Background
Under what conditions citizens accept public institutions as legitimate authorities is a key question in political science. Recent accounts suggest that populist citizens reject international organizations (IOs) as distant, elitist and undemocratic. Conversely, technocratic citizens should favour international organizations as they represent the pinnacle of depoliticized, expertise-driven decision-making.

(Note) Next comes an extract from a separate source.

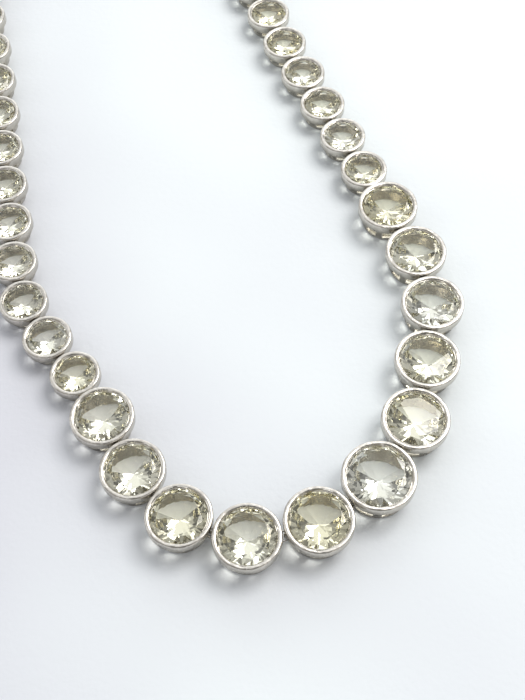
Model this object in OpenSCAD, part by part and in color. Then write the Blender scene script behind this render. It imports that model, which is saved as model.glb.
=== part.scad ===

In the article "Representation matters: Technocracy, populism and attitudes towards international organizations", we provide the first joint analysis of technocratic and populist attitudes as drivers of attitudes towards, drawing on the data published in this repository.
Purpose
We analyse a unique survey conducted in five European countries that covers four international organizations and ask how individual populist and technocratic attitudes influence attitudes towards IOs.
Result
We find only conditional evidence for a structural association between technocratic and populist and IO attitudes, and credible evidence that country-specific experiences with populism in power moderate these associations.
Conclusion
Our contribution has important implications for our understanding of citizen attitudes towards various forms of political representation and the legitimacy of international organizations.
This entry is a five-files data package totaling 1.09 MB, containing files in .csv, .ods, .pdf, .rmd and .txt formats.
If you use this dataset, please cite: van der Veer, R., & Onderco, M. (2025). Representation matters: Technocracy, populism and attitudes towards international organizations (Version V1) [Data set]. DataverseNL.